Short task:
Repeat the listing below word for word, stopping after the line that contains "# sunk a little".

[start]

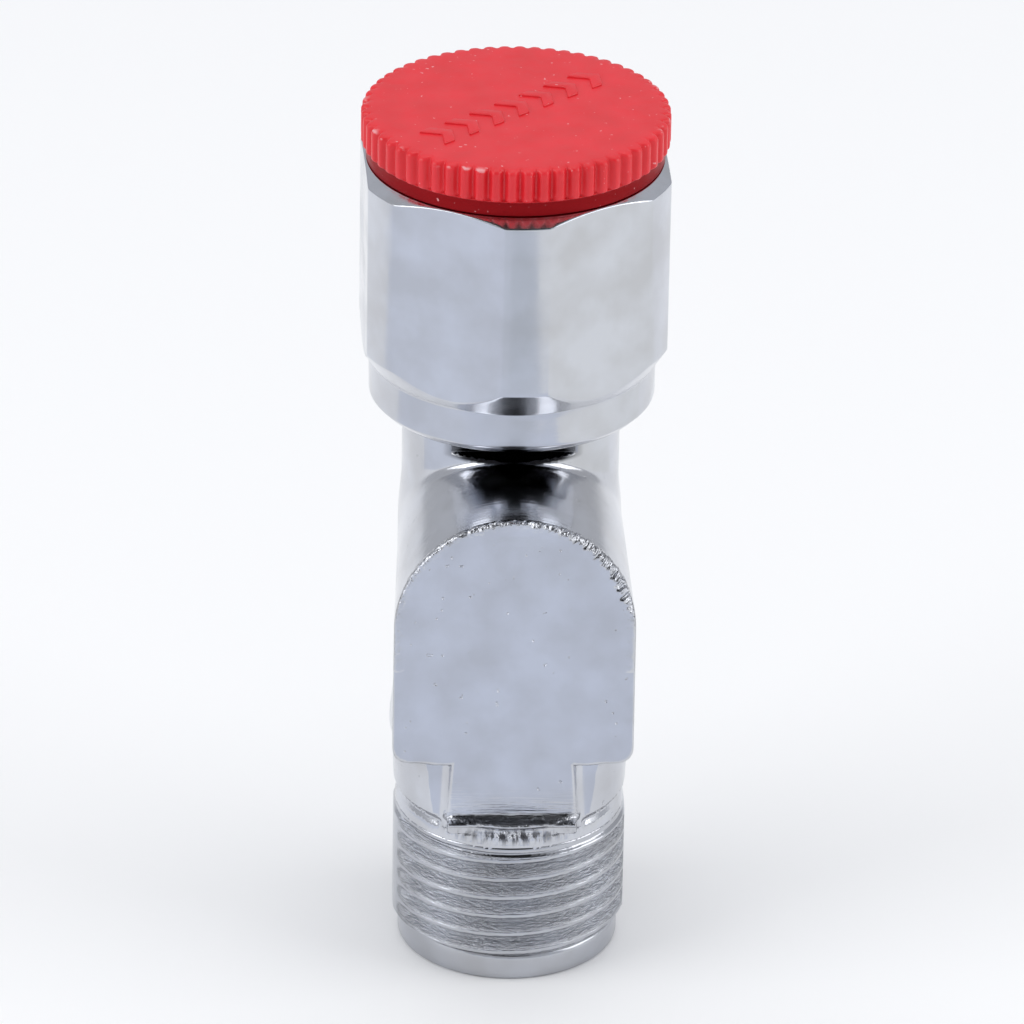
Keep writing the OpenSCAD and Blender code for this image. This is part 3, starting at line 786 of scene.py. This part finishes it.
store(plug, "shaded", np.clip((head_z - spots[:, 2]) / 0.1, 0, 1))
from_axis = np.hypot(spots[:, 0], spots[:, 1] - NECK_Y)
store(plug, "rim", near(from_axis - 13.15, 0.35) * near(spots[:, 2] - plug_face, 0.6))
finish_piece(plug, "plug", "red_plastic", red_plastic, "screw_plug")

# %% [markdown]
# ### The mark on the plug
# A raised row of chevrons crosses the top. Each one is a small prism with a bevelled top edge,
# sunk a little into the face, so it reads as moulded in.

# %% Raise the chevrons
def chevron_row():
    """Seven chevron prisms along a diagonal: a six-cornered outline, repeated and turned."""
    outline = np.array([(-1.2, -1.6), (0, -1.6), (1.2, 0), (0, 1.6), (-1.2, 1.6), (0, 0)])
    turn = math.radians(42)
    spin = np.array([[math.cos(turn), math.sin(turn)], [-math.sin(turn), math.cos(turn)]])
    points, faces = [], []
    for k in range(-3, 4):
        flat = (outline + (2.9 * k, 0)) @ spin + (0, NECK_Y)
        for z in (plug_face - 0.1, plug_face + 0.19):
            points.append(np.column_stack([flat, np.full(6, z)]))
        first = (k + 3) * 12
        faces.append([first + 5 - i for i in range(6)])
        faces.append([first + 6 + i for i in range(6)])
        faces += [[first + i, first + (i + 1) % 6, first + 6 + (i + 1) % 6, first + 6 + i]
                  for i in range(6)]
    mesh = bpy.data.meshes.new("plug_mark")
    mesh.from_pydata(np.concatenate(points) * MM, [], faces)
    mesh.update()
    item = bpy.data.objects.new("plug_mark", mesh)
    bpy.context.scene.collection.objects.link(item)
    bevel = item.modifiers.new("edge", "BEVEL")
    bevel.width = 0.12 * MM
    bevel.segments = 3
    mesh.shade_smooth()
    return item


finish_piece(chevron_row(), "plug", "red_plastic", red_plastic)

# %% [markdown]
# ## The spring
# The spring is a wire carried along a helix whose ends are wound flat. In the frame it is a plain
# coil; here the pitch eases to zero over the first and last turn, as on a ground spring. It
# shortens as the poppet lifts, so it is squashed towards its upper end.

# %% Wind the spring
spring_low, spring_high = node_box("check_spring")
WIRE_R, COIL_R = 0.3, 2.9


def wound_wire(turns, sides=12, per_turn=40):
    """Tube round a helix: centre (R cos a, R sin a, h), h easing in and out over one turn."""
    share = np.linspace(0, 1, turns * per_turn + 1)
    angle = 2 * np.pi * turns * share
    ease = np.clip((share - 0.5) / (1 - 1.6 / turns) + 0.5, 0, 1)
    ease = ease + 0.05 * (share - ease)
    height = spring_low[2] + WIRE_R + (spring_high[2] - spring_low[2] - 2 * WIRE_R) * ease
    round_wire = np.linspace(0, 2 * np.pi, sides, endpoint=False)
    radius = COIL_R + WIRE_R * np.cos(round_wire)[None, :]
    points = np.stack([radius * np.cos(angle)[:, None], radius * np.sin(angle)[:, None],
                       height[:, None] + WIRE_R * np.sin(round_wire)[None, :]], -1).reshape(-1, 3)
    row, column = np.meshgrid(np.arange(len(angle) - 1), np.arange(sides), indexing="ij")
    after = (column + 1) % sides
    faces = np.stack([row * sides + column, (row + 1) * sides + column,
                      (row + 1) * sides + after, row * sides + after], -1).reshape(-1, 4).tolist()
    faces += [list(range(sides)), list(range(len(points) - 1, len(points) - 1 - sides, -1))]
    mesh = bpy.data.meshes.new("poppet_spring")
    mesh.from_pydata(points * MM, [], faces)
    mesh.update()
    item = bpy.data.objects.new("poppet_spring", mesh)
    bpy.context.scene.collection.objects.link(item)
    merge_doubles(item)
    return item


spring = wound_wire(5)
finish_piece(spring, "housing", "spring_steel", spring_steel, "check_spring")
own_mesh(spring)

# %% [markdown]
# ## The pieces inside
# The remaining nodes keep their CAD shape. Their material slots take the finishes made above.

# %% Finish the CAD nodes
slots = {entry["node"]: entry["material_slot"] for entry in frame["record"]["subparts"]}
rebuilt = {"body", "union_nut", "screw_plug", "check_spring"}
for name, node in frame["nodes"].items():
    if name in rebuilt:
        continue
    node.data.materials.clear()
    node.data.materials.append(FINISHES[slots[name]])
print(len(frame["nodes"]) - len(rebuilt), "nodes finished")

[end]

Full solution:
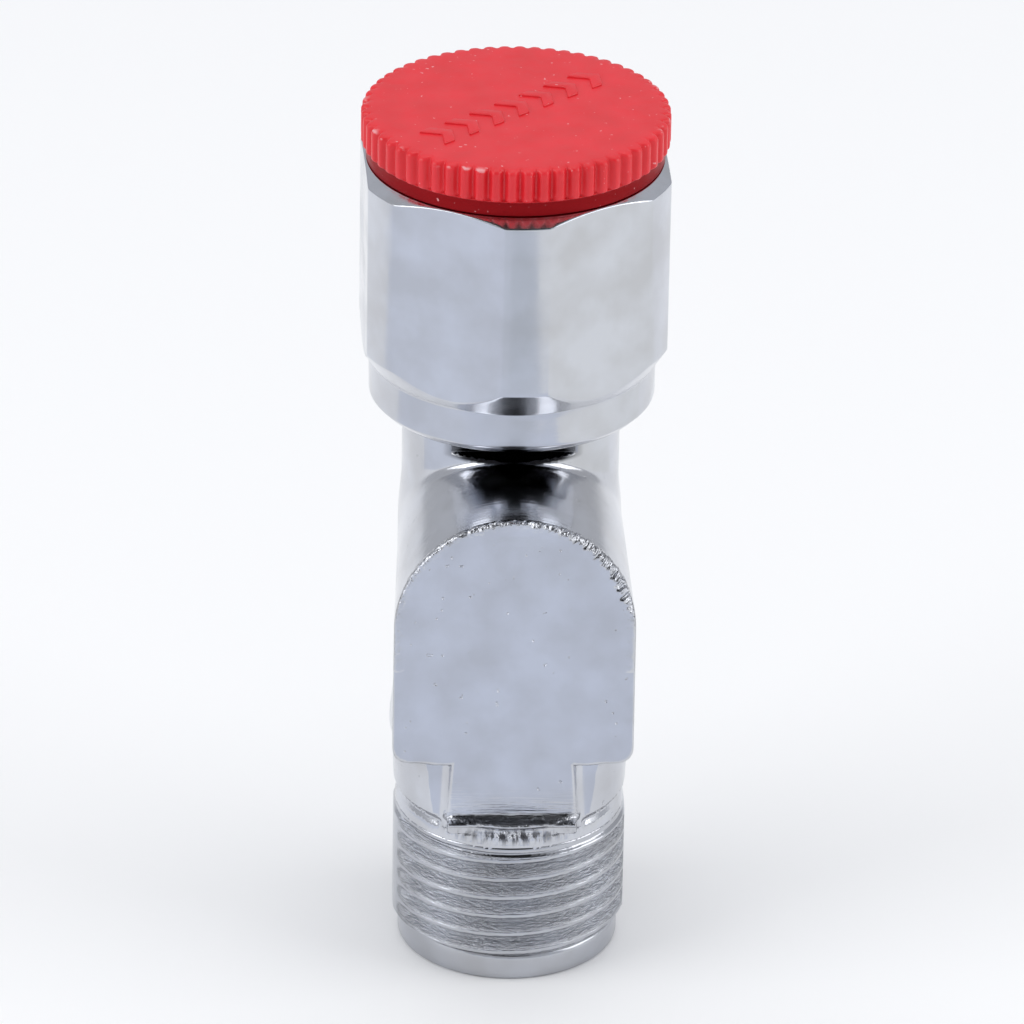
Keep writing the OpenSCAD and Blender code for this image. This is part 3, starting at line 786 of scene.py. This part finishes it.
store(plug, "shaded", np.clip((head_z - spots[:, 2]) / 0.1, 0, 1))
from_axis = np.hypot(spots[:, 0], spots[:, 1] - NECK_Y)
store(plug, "rim", near(from_axis - 13.15, 0.35) * near(spots[:, 2] - plug_face, 0.6))
finish_piece(plug, "plug", "red_plastic", red_plastic, "screw_plug")

# %% [markdown]
# ### The mark on the plug
# A raised row of chevrons crosses the top. Each one is a small prism with a bevelled top edge,
# sunk a little into the face, so it reads as moulded in.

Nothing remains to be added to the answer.